» **TASK INSTRUCTIONS**: Print out the material that follows word for word.

» **SUPPLIED MATERIAL**:
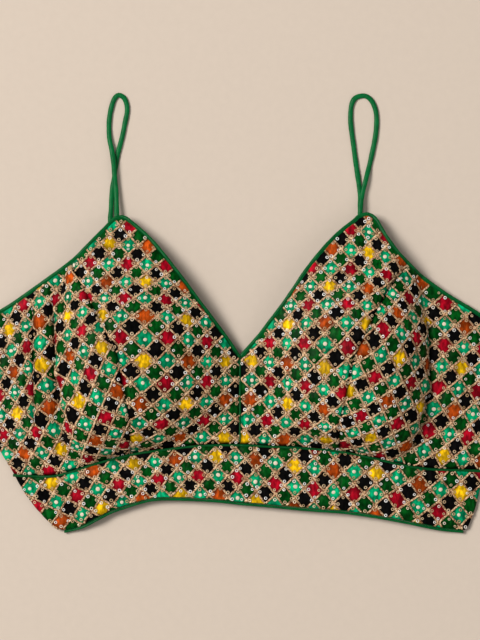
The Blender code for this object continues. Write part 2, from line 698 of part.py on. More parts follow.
def build_hooks(frame):
    """Hairpin hooks on the upper lap, each reaching over a bar on the lower one."""
    for number, y in enumerate(HOOK_YS, start=1):
        turns = [math.pi * (0.5 - k / HOOK_BEND_STEPS) for k in range(HOOK_BEND_STEPS + 1)]
        bend = [(HOOK_HALF_LENGTH - HOOK_HALF_WIDTH + HOOK_HALF_WIDTH * math.cos(a),
                 HOOK_HALF_WIDTH * math.sin(a)) for a in turns]
        shape = [(-HOOK_HALF_LENGTH, HOOK_HALF_WIDTH)] + bend + [(-HOOK_HALF_LENGTH, -HOOK_HALF_WIDTH)]
        route = [(u, y + v, HOOK_LEVEL) for u, v in shape]
        tube(f"hook_{number}", route, HOOK_WIRE, "wire", frame)
        bar = [(0.0, y + v, BAR_LEVEL) for v in (-BAR_HALF_LENGTH, 0.0, BAR_HALF_LENGTH)]
        tube(f"bar_{number}", bar, HOOK_WIRE, "wire", frame)


def main():
    for old in list(bpy.data.objects):
        bpy.data.objects.remove(old)
    bpy.context.scene.collection.children.link(COLLECTION)
    frame = bpy.data.objects.new("blouse_frame", None)
    frame.location = (-BOX_MIDDLE[0], -BOX_MIDDLE[1], 0)
    COLLECTION.objects.link(frame)
    build_front(frame)
    build_band(frame)
    build_back(frame)
    build_piping(frame)
    build_straps(frame)
    build_hooks(frame)


main()
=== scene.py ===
"""Looks of the spaghetti-strap blouse: fine cloth shells, braid lattice, sequins, dots and piping.

Metres, +Z up, and millimetres in the tables. The tables and the height of the front repeat the
part's own draft, whose zero is where the centre front seam meets the band seam. BOX_MIDDLE is the
frame's zero in that draft.
"""

import math
from collections import namedtuple

import bpy
import numpy as np
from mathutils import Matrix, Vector
from mathutils.bvhtree import BVHTree


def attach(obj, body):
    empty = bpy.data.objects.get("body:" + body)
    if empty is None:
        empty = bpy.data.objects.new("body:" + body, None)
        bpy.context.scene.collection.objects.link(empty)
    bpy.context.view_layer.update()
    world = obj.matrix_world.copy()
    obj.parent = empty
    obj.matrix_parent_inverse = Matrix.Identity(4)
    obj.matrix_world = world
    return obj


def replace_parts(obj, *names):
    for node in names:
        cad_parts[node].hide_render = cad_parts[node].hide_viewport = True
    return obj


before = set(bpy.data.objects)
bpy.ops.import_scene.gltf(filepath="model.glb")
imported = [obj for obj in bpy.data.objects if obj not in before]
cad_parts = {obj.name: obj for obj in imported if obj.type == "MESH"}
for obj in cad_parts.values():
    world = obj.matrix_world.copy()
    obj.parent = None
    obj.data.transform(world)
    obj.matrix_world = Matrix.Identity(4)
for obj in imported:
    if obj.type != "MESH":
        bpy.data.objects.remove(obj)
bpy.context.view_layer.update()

LEFT, RIGHT = -1, 1
SIDES = {LEFT: "left", RIGHT: "right"}
BOX_MIDDLE = np.array((0.0002, 0.1111, 0.0))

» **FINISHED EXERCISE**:
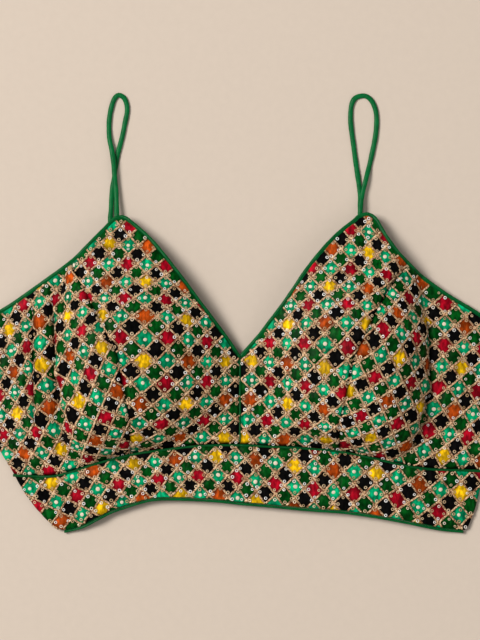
The Blender code for this object continues. Write part 2, from line 698 of part.py on. More parts follow.
def build_hooks(frame):
    """Hairpin hooks on the upper lap, each reaching over a bar on the lower one."""
    for number, y in enumerate(HOOK_YS, start=1):
        turns = [math.pi * (0.5 - k / HOOK_BEND_STEPS) for k in range(HOOK_BEND_STEPS + 1)]
        bend = [(HOOK_HALF_LENGTH - HOOK_HALF_WIDTH + HOOK_HALF_WIDTH * math.cos(a),
                 HOOK_HALF_WIDTH * math.sin(a)) for a in turns]
        shape = [(-HOOK_HALF_LENGTH, HOOK_HALF_WIDTH)] + bend + [(-HOOK_HALF_LENGTH, -HOOK_HALF_WIDTH)]
        route = [(u, y + v, HOOK_LEVEL) for u, v in shape]
        tube(f"hook_{number}", route, HOOK_WIRE, "wire", frame)
        bar = [(0.0, y + v, BAR_LEVEL) for v in (-BAR_HALF_LENGTH, 0.0, BAR_HALF_LENGTH)]
        tube(f"bar_{number}", bar, HOOK_WIRE, "wire", frame)


def main():
    for old in list(bpy.data.objects):
        bpy.data.objects.remove(old)
    bpy.context.scene.collection.children.link(COLLECTION)
    frame = bpy.data.objects.new("blouse_frame", None)
    frame.location = (-BOX_MIDDLE[0], -BOX_MIDDLE[1], 0)
    COLLECTION.objects.link(frame)
    build_front(frame)
    build_band(frame)
    build_back(frame)
    build_piping(frame)
    build_straps(frame)
    build_hooks(frame)


main()
=== scene.py ===
"""Looks of the spaghetti-strap blouse: fine cloth shells, braid lattice, sequins, dots and piping.

Metres, +Z up, and millimetres in the tables. The tables and the height of the front repeat the
part's own draft, whose zero is where the centre front seam meets the band seam. BOX_MIDDLE is the
frame's zero in that draft.
"""

import math
from collections import namedtuple

import bpy
import numpy as np
from mathutils import Matrix, Vector
from mathutils.bvhtree import BVHTree


def attach(obj, body):
    empty = bpy.data.objects.get("body:" + body)
    if empty is None:
        empty = bpy.data.objects.new("body:" + body, None)
        bpy.context.scene.collection.objects.link(empty)
    bpy.context.view_layer.update()
    world = obj.matrix_world.copy()
    obj.parent = empty
    obj.matrix_parent_inverse = Matrix.Identity(4)
    obj.matrix_world = world
    return obj


def replace_parts(obj, *names):
    for node in names:
        cad_parts[node].hide_render = cad_parts[node].hide_viewport = True
    return obj


before = set(bpy.data.objects)
bpy.ops.import_scene.gltf(filepath="model.glb")
imported = [obj for obj in bpy.data.objects if obj not in before]
cad_parts = {obj.name: obj for obj in imported if obj.type == "MESH"}
for obj in cad_parts.values():
    world = obj.matrix_world.copy()
    obj.parent = None
    obj.data.transform(world)
    obj.matrix_world = Matrix.Identity(4)
for obj in imported:
    if obj.type != "MESH":
        bpy.data.objects.remove(obj)
bpy.context.view_layer.update()

LEFT, RIGHT = -1, 1
SIDES = {LEFT: "left", RIGHT: "right"}
BOX_MIDDLE = np.array((0.0002, 0.1111, 0.0))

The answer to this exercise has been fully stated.